## begin Data

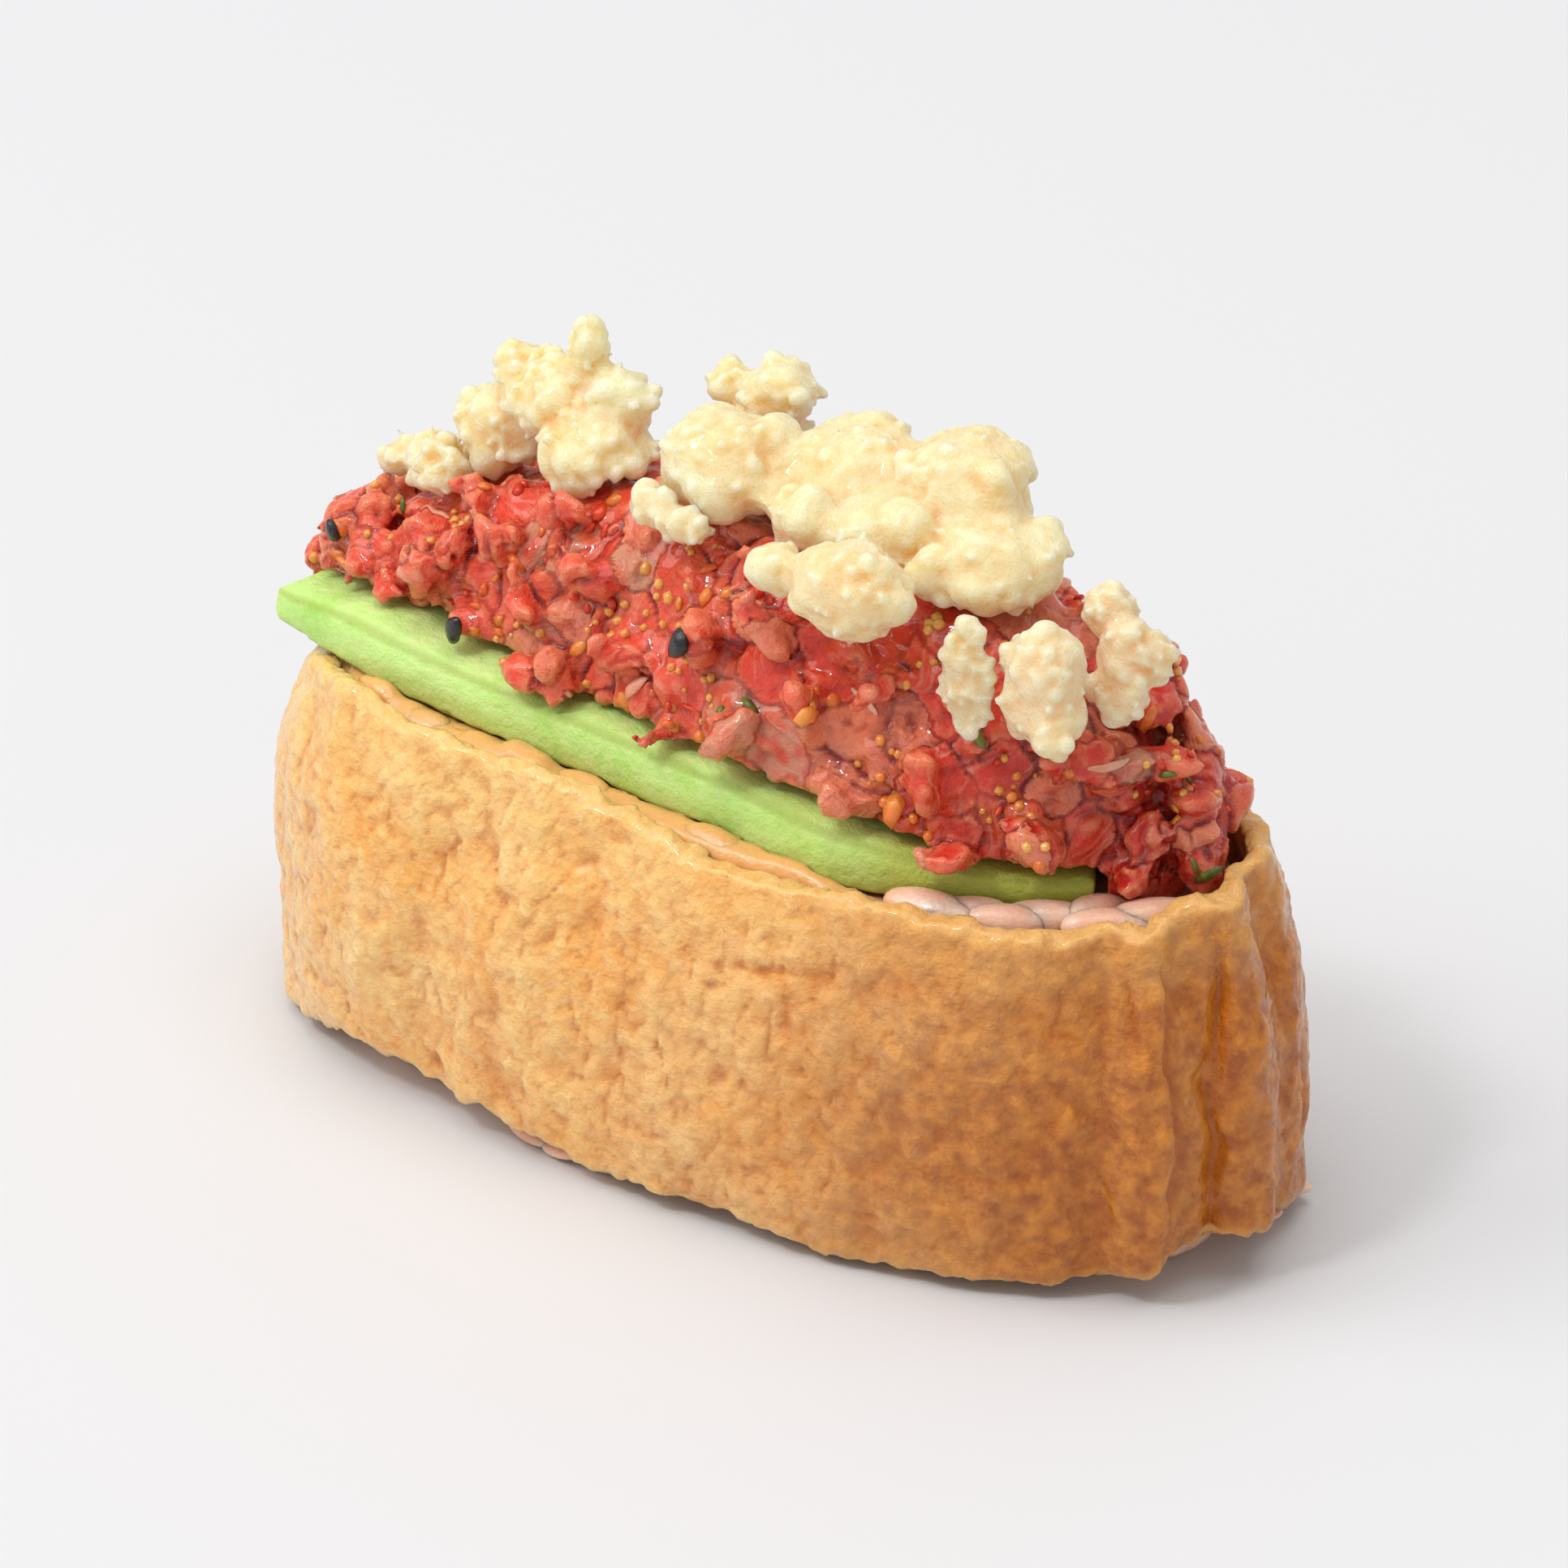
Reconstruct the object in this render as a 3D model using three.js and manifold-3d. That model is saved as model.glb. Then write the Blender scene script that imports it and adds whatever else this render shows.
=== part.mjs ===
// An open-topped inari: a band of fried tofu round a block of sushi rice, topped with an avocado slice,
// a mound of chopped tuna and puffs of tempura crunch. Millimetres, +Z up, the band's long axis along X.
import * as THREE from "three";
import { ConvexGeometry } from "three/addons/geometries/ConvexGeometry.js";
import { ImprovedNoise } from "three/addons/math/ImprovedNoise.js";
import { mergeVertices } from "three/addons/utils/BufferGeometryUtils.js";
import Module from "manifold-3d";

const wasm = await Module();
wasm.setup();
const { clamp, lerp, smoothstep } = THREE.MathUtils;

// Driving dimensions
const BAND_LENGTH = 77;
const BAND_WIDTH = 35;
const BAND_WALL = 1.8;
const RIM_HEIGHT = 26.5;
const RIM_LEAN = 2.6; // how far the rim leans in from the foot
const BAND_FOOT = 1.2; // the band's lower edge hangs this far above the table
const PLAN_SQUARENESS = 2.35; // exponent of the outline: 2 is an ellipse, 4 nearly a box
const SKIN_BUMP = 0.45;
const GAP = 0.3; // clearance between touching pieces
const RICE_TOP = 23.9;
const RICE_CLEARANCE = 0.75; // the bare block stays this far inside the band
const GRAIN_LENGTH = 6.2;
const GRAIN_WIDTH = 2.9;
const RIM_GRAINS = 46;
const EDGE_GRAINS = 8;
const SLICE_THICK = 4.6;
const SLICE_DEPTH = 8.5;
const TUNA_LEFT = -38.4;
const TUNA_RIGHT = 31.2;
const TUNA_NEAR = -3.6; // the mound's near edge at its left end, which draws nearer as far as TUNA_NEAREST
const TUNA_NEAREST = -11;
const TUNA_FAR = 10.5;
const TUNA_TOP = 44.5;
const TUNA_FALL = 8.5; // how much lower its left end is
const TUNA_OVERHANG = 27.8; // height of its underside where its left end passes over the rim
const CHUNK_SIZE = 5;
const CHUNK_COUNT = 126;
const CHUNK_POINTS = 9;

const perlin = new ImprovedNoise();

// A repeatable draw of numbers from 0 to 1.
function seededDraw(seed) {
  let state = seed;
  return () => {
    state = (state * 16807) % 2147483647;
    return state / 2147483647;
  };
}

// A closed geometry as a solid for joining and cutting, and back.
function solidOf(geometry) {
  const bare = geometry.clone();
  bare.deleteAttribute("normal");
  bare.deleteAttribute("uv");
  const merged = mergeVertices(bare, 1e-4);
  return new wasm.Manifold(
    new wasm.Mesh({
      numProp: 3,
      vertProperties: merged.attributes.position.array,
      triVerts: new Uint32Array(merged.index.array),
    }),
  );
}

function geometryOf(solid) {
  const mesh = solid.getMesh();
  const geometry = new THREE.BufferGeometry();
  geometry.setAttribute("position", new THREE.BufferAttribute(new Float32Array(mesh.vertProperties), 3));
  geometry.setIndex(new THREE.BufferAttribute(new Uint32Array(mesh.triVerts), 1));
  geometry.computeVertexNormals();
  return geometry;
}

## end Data

■ What the task requires ■
Copy exactly the lines that run from the first line of the data to the line containing "import Module from", please, with both ends included and nothing else.

■ Final result ■
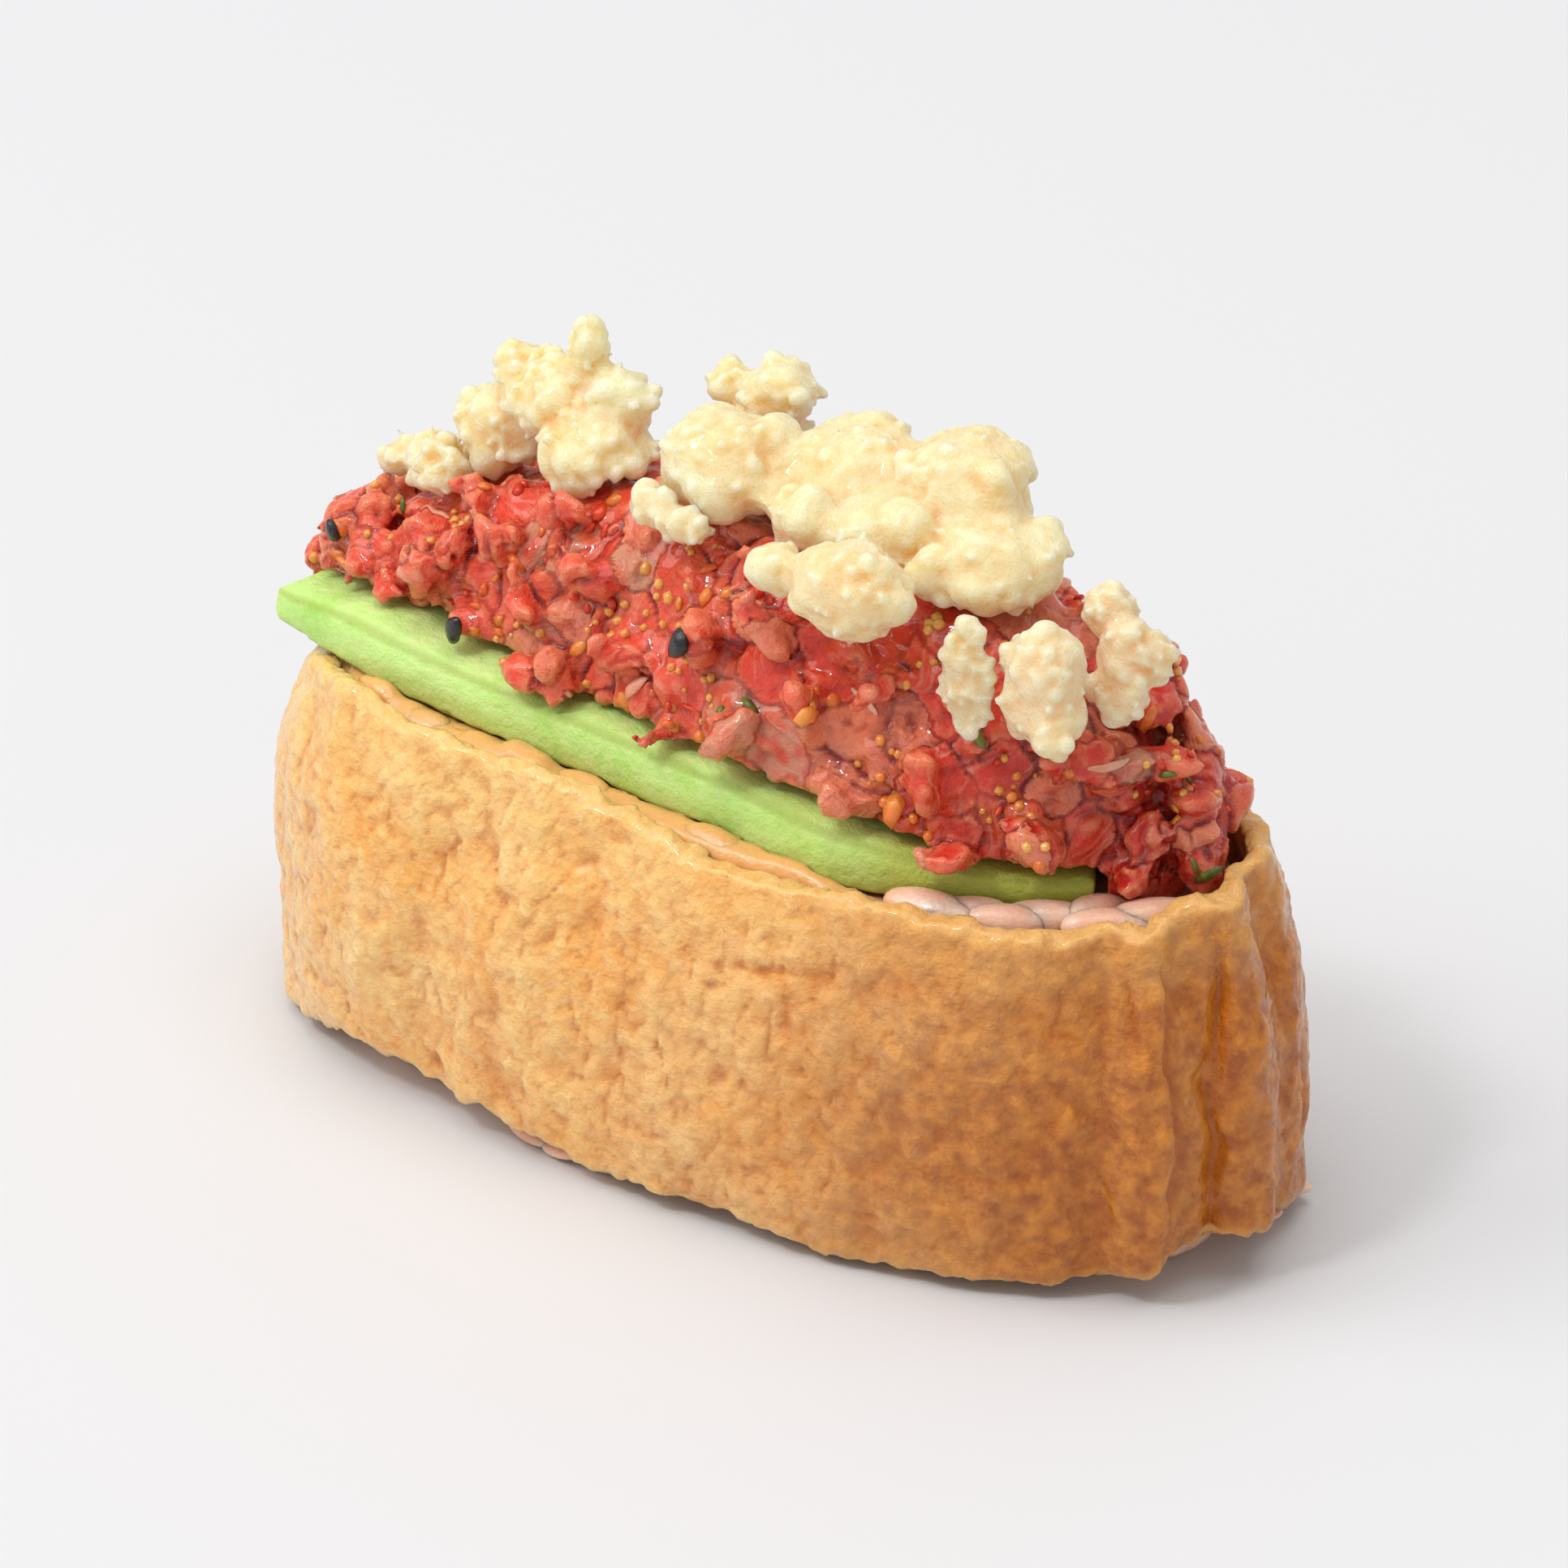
Reconstruct the object in this render as a 3D model using three.js and manifold-3d. That model is saved as model.glb. Then write the Blender scene script that imports it and adds whatever else this render shows.
=== part.mjs ===
// An open-topped inari: a band of fried tofu round a block of sushi rice, topped with an avocado slice,
// a mound of chopped tuna and puffs of tempura crunch. Millimetres, +Z up, the band's long axis along X.
import * as THREE from "three";
import { ConvexGeometry } from "three/addons/geometries/ConvexGeometry.js";
import { ImprovedNoise } from "three/addons/math/ImprovedNoise.js";
import { mergeVertices } from "three/addons/utils/BufferGeometryUtils.js";
import Module from "manifold-3d";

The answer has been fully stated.